In a world similar to Love Actually, the lives of these characters begin to intertwine — in Los Angeles, in New York, on a plane ride to Chicago — in really surprising ways. All I could think was: this was hard work on the author’s part. How did she make this work, and so believably? But she did. We see these people affecting each other momentously — relationships, sex, friendships — and then in smaller ones too. Bringing to life the bigger picture: we have no idea what small tiny thing is going to motivate and affect us.

It’s both amazing and scary to think about, isn’t it?

Truthfully, I haven’t felt this engrossed in a novel’s world in a long time. If I could have put my entire world on pause to read it, I would have. (Nonetheless, I finished in a little over a day.) It’s both lovely and heartbreaking how the lives of these characters click together and crack; the missed connections weighed on me so much. As an overthinker, I can’t help but retrace conversations and moments in an effort to find the sense in them, find out where the situation may have gone south. The intensity of that emotional rollercoaster was utterly palpable here; you would have thought I was living it myself.

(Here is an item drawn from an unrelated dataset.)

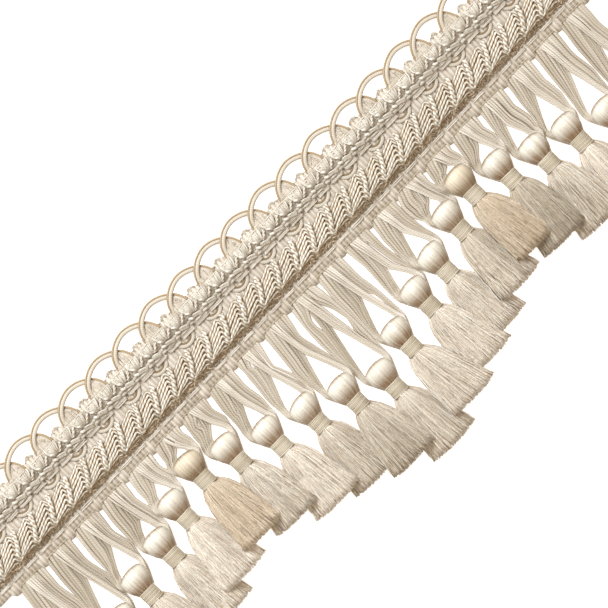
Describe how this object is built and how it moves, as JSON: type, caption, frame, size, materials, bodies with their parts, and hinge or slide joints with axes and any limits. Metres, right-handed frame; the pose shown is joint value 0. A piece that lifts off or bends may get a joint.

This is one of those rare books I want to dive right back into, and stock up on copies to hand out to friends and family as gifts. The concept of connection and disconnect is so relatable — from the barista you see everyday to the person you’ve known your whole life and not to mention bonds constantly formed and fractured through social media platforms. We’re always one step, one decision away from our choose-your-own-adventure life. Do you go left or do you go right? In Some Other World, Maybe explores these complexities in the best, most thoughtful way.